:: WHAT IS BEING ASKED ::
Both the line containing "make_frame()" and the line containing "world = obj.matrix_world.copy()" are to be reproduced exactly, along with every line between them, and nothing more.

:: INFORMATION SHOWN ::
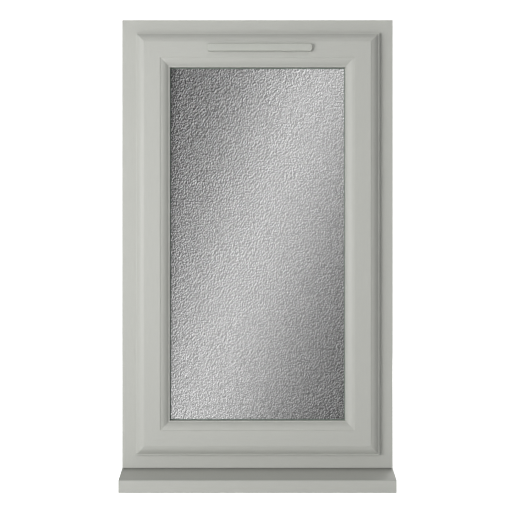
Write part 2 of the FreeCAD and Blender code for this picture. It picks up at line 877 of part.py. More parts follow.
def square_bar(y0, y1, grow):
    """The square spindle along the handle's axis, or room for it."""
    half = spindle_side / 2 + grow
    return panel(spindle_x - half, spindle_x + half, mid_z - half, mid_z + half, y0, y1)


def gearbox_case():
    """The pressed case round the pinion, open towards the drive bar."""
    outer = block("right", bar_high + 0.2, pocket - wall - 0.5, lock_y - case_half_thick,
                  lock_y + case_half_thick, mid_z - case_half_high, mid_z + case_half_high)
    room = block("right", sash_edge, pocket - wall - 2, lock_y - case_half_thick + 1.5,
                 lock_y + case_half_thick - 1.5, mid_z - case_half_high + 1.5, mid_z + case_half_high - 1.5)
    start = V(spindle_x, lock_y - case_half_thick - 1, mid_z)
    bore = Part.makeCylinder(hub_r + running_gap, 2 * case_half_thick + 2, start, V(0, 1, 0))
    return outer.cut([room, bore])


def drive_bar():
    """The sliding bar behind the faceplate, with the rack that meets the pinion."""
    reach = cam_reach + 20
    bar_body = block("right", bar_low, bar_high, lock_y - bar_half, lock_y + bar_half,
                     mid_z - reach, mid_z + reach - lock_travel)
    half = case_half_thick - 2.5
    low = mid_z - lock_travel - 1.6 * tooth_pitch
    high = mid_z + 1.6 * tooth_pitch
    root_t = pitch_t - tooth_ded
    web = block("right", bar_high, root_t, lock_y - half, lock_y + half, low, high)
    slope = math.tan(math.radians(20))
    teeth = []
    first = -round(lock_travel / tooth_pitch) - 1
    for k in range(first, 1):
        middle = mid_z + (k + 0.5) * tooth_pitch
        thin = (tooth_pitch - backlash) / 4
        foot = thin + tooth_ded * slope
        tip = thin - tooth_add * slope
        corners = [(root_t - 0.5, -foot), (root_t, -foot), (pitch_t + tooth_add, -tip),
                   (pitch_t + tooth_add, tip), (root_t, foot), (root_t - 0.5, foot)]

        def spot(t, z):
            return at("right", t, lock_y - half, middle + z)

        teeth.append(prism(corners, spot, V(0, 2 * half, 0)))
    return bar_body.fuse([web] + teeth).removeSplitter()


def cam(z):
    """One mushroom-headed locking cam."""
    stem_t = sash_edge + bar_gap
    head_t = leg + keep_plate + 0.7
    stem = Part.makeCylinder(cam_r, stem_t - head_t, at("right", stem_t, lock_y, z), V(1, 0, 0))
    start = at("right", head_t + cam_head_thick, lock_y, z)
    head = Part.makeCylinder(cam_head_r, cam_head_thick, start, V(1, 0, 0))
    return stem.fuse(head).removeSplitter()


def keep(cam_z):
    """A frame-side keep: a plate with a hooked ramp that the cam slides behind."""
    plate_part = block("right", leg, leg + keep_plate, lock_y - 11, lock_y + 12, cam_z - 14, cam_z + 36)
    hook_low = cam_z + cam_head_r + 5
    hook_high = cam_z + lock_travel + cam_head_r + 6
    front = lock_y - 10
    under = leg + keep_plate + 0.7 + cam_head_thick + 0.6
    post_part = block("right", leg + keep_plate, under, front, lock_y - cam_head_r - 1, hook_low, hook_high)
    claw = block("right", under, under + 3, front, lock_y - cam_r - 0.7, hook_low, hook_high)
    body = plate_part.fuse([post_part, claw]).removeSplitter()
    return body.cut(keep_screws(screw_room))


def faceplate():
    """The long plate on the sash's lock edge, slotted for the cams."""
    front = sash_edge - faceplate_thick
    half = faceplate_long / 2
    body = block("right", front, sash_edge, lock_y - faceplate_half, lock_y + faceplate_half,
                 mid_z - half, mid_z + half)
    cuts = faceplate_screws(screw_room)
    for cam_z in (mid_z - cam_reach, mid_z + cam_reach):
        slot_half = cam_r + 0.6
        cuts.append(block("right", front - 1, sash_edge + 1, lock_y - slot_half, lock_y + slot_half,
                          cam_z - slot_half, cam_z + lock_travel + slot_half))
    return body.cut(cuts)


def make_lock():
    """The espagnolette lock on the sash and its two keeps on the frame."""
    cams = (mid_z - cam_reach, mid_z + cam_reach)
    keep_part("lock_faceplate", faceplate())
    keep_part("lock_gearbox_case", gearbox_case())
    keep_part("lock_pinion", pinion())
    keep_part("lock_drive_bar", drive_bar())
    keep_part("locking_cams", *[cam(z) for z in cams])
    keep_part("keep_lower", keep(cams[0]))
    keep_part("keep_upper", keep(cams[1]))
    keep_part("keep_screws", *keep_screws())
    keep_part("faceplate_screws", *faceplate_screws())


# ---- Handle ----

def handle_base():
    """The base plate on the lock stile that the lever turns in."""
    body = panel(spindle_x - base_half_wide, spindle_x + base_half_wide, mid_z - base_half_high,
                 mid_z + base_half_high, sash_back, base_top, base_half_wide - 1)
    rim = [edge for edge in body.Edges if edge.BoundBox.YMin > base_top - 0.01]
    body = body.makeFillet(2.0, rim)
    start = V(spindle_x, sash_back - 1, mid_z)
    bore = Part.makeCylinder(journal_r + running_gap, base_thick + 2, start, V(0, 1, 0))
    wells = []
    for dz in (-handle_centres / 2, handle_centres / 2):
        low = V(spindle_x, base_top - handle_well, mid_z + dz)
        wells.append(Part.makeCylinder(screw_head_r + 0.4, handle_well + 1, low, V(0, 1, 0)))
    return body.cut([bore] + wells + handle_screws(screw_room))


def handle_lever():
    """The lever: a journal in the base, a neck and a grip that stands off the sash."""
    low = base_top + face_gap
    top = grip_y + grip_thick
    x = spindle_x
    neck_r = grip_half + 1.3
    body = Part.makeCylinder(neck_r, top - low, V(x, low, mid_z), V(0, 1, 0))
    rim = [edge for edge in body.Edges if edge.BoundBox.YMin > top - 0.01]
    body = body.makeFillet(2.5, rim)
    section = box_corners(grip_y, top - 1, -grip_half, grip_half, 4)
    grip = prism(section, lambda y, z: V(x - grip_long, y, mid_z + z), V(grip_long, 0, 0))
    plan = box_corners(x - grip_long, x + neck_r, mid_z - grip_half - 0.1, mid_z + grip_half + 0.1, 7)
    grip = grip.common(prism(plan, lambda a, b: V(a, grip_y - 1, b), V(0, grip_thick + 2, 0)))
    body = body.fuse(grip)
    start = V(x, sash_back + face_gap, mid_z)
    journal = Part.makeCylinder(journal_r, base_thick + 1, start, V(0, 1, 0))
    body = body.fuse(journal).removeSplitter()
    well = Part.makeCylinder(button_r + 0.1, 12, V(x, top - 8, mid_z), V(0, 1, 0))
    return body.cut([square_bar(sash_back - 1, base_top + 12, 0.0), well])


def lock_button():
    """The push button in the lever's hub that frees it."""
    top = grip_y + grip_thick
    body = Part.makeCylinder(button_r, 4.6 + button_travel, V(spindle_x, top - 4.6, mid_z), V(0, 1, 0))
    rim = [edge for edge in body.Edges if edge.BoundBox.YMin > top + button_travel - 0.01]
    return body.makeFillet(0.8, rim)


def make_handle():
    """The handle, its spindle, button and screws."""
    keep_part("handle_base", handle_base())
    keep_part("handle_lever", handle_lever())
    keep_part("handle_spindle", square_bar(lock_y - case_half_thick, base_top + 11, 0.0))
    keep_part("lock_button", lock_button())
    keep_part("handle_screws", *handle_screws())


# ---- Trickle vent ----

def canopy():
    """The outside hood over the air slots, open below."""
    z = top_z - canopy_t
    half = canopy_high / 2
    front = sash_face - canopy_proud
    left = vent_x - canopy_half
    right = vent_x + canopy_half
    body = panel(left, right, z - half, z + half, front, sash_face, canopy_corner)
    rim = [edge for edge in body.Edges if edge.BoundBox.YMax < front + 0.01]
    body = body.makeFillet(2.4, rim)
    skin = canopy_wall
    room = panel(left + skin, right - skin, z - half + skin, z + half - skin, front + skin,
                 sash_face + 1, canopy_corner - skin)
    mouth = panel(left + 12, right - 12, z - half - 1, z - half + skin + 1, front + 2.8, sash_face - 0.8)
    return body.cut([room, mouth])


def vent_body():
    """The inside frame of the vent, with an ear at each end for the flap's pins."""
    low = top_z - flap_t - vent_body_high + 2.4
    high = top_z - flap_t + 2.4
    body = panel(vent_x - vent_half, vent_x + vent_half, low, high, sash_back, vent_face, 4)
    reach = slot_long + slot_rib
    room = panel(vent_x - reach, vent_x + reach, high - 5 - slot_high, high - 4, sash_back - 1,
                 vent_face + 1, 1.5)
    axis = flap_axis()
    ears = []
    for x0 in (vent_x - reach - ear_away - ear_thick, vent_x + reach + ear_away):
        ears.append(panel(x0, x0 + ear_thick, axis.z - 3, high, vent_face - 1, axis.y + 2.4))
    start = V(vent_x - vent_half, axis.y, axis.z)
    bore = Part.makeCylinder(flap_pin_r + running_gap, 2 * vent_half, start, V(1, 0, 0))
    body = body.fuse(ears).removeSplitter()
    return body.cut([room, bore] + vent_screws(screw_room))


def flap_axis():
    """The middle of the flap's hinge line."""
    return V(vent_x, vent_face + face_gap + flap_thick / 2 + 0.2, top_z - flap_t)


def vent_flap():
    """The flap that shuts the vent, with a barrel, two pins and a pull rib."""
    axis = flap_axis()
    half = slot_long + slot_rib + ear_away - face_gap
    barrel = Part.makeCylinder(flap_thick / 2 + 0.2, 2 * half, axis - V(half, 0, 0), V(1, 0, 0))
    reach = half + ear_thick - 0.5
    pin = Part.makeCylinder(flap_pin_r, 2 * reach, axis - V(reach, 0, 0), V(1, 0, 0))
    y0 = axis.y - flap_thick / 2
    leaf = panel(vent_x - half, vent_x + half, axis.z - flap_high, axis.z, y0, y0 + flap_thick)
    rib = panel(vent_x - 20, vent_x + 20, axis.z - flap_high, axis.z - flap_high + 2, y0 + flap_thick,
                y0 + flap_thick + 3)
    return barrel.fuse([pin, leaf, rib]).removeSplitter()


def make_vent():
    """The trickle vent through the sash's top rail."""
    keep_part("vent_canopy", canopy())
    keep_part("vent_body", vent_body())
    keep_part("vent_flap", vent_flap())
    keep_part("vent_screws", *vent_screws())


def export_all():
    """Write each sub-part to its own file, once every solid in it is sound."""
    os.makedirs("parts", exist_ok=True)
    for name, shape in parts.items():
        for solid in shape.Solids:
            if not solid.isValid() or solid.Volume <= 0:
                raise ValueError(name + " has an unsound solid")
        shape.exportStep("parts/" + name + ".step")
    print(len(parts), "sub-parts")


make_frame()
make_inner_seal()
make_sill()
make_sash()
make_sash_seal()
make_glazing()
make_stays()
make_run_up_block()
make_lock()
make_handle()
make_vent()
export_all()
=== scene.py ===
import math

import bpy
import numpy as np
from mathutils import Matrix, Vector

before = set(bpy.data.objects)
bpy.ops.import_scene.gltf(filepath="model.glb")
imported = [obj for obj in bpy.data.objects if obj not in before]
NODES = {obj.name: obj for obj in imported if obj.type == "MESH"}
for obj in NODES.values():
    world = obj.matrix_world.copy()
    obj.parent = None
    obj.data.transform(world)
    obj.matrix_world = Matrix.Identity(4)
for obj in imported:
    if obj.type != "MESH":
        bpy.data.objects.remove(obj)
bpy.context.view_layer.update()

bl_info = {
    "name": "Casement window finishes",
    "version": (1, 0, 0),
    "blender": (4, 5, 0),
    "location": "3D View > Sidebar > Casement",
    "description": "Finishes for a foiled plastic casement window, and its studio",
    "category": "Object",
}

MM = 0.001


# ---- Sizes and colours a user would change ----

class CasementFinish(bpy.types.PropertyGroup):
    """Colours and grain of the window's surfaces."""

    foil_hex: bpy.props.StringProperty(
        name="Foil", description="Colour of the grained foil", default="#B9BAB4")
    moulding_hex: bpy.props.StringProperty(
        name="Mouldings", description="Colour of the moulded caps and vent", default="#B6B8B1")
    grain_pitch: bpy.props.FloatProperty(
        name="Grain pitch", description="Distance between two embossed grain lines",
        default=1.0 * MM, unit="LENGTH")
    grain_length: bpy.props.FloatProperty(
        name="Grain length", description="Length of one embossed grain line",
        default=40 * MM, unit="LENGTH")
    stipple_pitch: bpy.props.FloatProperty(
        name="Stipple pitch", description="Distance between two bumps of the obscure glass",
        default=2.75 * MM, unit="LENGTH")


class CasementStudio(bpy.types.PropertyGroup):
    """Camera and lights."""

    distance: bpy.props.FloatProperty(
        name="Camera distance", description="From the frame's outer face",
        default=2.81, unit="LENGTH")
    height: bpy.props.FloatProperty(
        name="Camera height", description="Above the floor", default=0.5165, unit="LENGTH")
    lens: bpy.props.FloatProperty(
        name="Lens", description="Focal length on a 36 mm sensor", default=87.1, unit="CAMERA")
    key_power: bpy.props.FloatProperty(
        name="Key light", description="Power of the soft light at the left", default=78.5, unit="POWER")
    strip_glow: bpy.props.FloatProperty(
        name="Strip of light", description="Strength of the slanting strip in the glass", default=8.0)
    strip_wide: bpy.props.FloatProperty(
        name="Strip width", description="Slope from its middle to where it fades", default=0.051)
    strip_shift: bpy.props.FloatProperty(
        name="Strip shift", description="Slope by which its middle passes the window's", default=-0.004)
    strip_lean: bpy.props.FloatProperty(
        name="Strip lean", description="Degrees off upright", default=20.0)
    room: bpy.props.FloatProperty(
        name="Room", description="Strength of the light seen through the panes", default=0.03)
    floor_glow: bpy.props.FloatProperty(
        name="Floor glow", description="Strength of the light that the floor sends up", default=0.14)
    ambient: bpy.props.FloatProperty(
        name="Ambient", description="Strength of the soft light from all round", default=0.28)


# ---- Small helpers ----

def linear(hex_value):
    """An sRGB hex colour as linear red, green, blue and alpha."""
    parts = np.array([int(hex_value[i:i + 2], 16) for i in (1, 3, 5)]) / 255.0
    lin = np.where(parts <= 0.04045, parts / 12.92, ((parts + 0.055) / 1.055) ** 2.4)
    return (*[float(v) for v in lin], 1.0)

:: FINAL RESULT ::
make_frame()
make_inner_seal()
make_sill()
make_sash()
make_sash_seal()
make_glazing()
make_stays()
make_run_up_block()
make_lock()
make_handle()
make_vent()
export_all()
=== scene.py ===
import math

import bpy
import numpy as np
from mathutils import Matrix, Vector

before = set(bpy.data.objects)
bpy.ops.import_scene.gltf(filepath="model.glb")
imported = [obj for obj in bpy.data.objects if obj not in before]
NODES = {obj.name: obj for obj in imported if obj.type == "MESH"}
for obj in NODES.values():
    world = obj.matrix_world.copy()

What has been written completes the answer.